■ **WHAT YOU HAVE TO DO**
Everything from the line with "Write part 4" through the line with "lift-out plate: slicing" should be repeated exactly, both of those lines included, and nothing else.
########################################
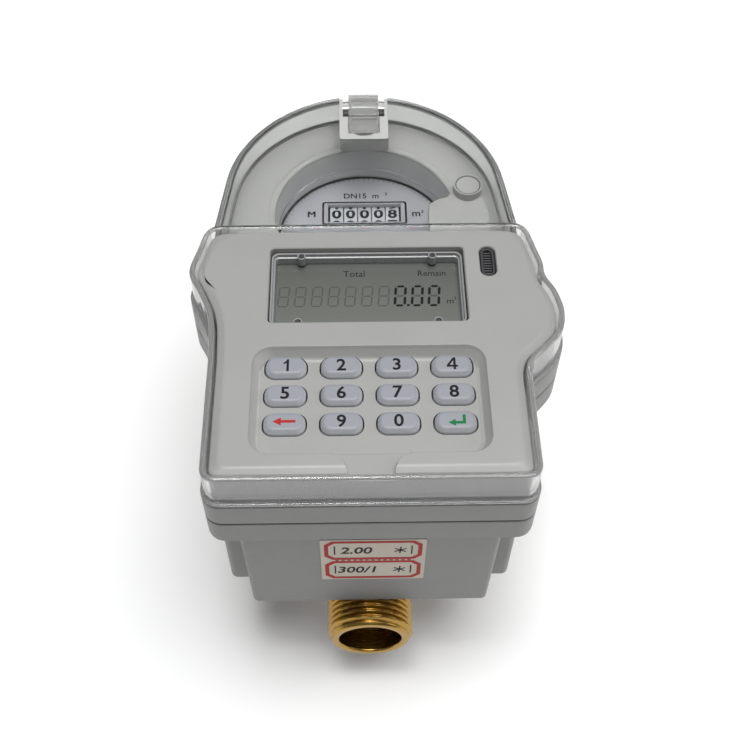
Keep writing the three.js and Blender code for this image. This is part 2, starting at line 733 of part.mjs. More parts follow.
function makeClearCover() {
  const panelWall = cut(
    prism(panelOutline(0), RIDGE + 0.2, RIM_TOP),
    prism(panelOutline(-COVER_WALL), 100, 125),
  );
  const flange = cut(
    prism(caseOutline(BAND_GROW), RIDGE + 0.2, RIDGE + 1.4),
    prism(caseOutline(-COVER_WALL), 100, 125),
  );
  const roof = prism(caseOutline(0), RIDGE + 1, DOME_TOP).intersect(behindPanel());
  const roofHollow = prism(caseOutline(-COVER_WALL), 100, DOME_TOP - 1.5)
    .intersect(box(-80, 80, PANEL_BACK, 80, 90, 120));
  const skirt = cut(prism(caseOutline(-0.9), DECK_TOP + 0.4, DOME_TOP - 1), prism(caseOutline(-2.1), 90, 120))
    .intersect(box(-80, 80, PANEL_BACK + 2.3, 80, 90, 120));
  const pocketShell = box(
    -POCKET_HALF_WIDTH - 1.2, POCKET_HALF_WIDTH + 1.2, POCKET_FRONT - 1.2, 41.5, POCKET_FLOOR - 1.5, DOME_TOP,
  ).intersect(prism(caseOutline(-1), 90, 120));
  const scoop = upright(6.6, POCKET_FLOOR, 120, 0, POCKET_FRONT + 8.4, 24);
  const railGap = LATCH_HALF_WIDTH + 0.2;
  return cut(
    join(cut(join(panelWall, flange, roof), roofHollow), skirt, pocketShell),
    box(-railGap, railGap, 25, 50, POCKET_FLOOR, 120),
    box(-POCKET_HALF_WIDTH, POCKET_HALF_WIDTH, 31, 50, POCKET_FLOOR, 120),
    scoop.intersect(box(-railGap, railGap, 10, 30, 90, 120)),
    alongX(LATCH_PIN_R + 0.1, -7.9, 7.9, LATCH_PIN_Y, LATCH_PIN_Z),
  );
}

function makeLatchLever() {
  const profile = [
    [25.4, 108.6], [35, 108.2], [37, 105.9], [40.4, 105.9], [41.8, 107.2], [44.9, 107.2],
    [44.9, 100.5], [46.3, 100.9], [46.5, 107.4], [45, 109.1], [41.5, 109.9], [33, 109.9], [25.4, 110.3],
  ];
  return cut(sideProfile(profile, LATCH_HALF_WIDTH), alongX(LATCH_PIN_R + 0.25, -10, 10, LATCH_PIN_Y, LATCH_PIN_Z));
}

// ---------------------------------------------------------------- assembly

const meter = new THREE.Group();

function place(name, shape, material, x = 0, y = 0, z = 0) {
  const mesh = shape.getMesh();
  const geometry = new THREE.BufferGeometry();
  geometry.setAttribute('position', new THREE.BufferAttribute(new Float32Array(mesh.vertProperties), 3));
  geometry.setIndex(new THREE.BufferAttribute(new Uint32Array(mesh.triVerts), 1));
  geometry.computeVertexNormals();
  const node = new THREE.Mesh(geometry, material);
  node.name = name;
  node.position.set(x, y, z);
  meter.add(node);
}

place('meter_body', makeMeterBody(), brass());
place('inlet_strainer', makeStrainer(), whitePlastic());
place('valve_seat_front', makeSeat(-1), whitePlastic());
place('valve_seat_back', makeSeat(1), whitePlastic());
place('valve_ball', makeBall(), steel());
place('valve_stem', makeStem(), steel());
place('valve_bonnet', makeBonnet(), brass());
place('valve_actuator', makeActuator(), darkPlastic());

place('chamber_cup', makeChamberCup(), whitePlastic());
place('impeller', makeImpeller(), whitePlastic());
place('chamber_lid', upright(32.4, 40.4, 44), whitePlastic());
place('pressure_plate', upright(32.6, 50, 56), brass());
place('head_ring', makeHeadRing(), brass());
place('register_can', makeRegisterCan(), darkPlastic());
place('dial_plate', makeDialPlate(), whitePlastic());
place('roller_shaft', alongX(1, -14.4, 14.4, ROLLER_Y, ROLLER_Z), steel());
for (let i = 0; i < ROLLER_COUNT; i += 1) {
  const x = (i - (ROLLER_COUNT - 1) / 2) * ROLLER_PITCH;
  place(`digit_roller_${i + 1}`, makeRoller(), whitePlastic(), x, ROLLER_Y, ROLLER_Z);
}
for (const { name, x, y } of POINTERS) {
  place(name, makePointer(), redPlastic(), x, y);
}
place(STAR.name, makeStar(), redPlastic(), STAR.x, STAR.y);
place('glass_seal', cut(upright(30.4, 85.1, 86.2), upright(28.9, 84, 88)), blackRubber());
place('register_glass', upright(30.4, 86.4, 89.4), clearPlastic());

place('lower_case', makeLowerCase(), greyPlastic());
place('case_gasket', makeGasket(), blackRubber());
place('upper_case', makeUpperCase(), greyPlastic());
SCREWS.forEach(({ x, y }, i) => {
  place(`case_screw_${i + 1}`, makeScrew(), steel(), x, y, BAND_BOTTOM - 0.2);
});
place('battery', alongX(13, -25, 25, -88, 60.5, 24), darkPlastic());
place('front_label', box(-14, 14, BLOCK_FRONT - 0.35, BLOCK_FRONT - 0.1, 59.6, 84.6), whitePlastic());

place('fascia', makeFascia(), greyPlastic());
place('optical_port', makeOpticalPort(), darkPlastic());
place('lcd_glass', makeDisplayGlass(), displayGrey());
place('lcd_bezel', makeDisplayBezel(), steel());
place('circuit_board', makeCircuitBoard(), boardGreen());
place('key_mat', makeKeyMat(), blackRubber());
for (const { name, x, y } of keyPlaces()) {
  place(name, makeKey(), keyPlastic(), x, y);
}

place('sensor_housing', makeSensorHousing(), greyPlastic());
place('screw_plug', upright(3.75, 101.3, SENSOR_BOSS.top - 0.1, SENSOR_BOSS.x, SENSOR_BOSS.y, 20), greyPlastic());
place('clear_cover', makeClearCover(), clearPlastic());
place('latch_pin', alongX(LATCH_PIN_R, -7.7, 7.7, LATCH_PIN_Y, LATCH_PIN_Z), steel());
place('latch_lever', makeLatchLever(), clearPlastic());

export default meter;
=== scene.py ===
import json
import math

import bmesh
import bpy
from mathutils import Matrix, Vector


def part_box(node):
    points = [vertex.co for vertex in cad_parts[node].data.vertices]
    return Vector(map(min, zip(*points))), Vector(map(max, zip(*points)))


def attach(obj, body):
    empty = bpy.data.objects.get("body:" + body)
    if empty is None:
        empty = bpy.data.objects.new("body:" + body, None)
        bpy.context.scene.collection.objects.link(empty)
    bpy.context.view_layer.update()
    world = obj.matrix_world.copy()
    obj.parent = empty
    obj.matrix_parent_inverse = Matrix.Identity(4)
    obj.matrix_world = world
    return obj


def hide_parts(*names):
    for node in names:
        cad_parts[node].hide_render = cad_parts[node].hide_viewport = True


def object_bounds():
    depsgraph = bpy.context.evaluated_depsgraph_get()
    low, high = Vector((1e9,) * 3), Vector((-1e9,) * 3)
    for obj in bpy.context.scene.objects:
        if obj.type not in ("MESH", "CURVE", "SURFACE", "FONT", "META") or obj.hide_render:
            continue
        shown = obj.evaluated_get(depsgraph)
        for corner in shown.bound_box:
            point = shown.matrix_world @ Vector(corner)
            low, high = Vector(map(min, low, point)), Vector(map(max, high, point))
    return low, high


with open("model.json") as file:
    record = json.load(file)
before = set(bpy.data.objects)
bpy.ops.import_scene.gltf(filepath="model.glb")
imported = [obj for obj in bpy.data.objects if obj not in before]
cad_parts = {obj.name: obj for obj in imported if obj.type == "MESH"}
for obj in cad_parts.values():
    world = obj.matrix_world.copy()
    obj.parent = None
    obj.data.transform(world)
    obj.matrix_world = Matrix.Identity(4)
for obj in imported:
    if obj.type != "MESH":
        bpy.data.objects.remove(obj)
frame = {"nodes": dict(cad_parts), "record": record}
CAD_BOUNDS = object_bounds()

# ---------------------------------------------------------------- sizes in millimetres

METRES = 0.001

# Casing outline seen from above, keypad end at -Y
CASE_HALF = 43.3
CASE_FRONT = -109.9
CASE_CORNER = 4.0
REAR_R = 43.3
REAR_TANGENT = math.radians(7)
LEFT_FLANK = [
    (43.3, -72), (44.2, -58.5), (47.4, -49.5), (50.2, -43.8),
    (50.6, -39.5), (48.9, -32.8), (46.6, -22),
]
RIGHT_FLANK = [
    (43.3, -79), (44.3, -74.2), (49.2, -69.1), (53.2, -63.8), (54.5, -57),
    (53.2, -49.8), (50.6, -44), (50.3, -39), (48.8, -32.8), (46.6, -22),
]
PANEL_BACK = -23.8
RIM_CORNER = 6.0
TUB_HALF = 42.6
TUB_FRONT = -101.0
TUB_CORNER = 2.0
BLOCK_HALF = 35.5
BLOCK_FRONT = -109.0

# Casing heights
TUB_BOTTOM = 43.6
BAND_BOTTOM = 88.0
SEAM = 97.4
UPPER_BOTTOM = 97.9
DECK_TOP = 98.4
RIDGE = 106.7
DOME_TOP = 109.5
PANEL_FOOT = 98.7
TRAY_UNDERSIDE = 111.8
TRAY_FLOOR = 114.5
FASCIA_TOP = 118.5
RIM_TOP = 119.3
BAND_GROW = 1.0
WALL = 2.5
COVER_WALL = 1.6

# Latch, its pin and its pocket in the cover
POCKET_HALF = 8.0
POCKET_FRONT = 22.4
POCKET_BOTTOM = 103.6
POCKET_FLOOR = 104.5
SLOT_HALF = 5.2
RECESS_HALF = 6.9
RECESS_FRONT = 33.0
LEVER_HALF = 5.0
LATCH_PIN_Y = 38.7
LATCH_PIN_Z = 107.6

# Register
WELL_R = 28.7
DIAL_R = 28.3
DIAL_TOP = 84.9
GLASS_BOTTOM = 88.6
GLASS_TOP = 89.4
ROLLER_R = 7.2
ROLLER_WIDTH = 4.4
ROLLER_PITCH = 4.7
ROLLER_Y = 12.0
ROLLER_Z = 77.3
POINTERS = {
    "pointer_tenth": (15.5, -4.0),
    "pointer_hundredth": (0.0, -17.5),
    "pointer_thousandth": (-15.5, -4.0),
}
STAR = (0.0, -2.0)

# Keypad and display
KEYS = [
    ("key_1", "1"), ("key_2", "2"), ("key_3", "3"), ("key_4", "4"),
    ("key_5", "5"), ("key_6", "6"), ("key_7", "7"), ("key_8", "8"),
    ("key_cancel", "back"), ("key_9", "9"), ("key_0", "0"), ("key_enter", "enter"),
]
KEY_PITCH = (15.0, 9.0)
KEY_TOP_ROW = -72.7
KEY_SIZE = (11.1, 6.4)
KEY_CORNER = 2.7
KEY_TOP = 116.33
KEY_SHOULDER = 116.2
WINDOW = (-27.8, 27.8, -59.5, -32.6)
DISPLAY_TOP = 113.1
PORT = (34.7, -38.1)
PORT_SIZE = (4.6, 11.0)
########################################
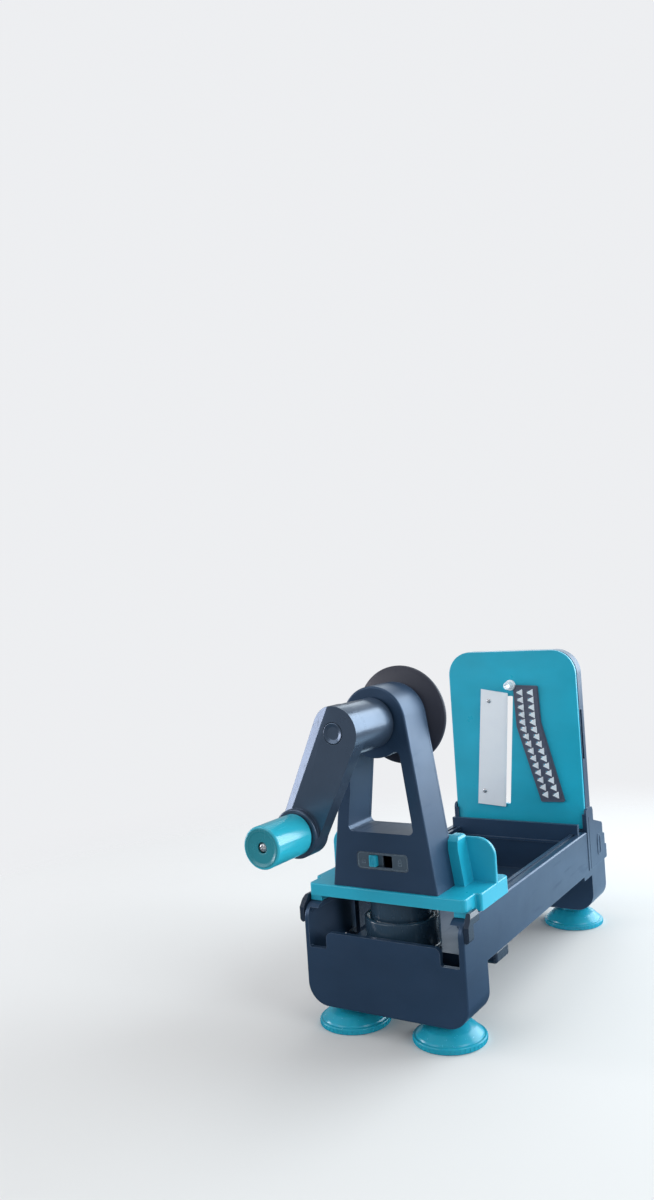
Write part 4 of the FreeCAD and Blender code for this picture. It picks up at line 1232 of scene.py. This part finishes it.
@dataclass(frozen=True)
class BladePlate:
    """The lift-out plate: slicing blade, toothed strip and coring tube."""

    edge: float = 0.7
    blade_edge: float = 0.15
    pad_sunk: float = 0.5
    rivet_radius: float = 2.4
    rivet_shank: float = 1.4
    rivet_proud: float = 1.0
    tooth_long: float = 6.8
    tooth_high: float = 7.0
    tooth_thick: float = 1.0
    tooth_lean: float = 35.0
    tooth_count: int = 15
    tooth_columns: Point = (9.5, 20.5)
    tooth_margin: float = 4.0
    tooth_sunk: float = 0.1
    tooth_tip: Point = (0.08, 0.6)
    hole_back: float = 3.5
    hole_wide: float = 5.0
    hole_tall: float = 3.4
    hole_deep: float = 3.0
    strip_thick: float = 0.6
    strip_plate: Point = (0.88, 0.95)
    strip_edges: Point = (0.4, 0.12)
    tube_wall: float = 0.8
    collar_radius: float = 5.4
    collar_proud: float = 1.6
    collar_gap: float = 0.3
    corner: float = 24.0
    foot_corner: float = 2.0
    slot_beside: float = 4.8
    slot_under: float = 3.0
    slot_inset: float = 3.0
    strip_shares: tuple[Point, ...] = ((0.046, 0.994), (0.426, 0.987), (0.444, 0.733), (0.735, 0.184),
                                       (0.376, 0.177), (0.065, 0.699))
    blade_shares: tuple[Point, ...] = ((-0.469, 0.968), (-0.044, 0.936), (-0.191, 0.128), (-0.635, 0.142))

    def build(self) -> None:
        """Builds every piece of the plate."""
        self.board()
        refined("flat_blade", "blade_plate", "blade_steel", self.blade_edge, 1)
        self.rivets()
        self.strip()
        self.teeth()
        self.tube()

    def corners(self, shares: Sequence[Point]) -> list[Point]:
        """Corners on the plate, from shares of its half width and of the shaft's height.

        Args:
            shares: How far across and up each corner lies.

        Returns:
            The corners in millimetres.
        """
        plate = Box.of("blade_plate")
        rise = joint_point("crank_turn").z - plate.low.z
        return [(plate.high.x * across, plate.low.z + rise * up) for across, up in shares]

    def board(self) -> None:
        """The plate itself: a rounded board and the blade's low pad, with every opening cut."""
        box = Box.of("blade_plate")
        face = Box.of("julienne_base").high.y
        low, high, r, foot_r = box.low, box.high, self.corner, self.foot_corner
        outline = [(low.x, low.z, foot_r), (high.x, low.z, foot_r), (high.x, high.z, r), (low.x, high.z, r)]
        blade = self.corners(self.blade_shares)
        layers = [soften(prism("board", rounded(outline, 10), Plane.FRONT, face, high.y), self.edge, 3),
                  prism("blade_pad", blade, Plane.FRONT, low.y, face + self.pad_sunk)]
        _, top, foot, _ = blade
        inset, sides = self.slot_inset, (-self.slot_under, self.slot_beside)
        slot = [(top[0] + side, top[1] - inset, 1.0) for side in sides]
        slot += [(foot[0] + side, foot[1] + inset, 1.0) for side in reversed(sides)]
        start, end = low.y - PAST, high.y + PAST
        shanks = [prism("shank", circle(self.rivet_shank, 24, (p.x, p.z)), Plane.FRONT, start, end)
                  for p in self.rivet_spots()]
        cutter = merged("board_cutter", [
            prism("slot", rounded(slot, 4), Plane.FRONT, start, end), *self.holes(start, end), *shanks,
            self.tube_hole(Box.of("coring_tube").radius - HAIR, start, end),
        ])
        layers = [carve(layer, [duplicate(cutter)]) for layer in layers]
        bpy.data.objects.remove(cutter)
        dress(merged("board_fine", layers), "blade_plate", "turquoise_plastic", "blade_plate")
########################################
■ **WRITTEN ANSWER**
Write part 4 of the FreeCAD and Blender code for this picture. It picks up at line 1232 of scene.py. This part finishes it.
@dataclass(frozen=True)
class BladePlate:
    """The lift-out plate: slicing blade, toothed strip and coring tube."""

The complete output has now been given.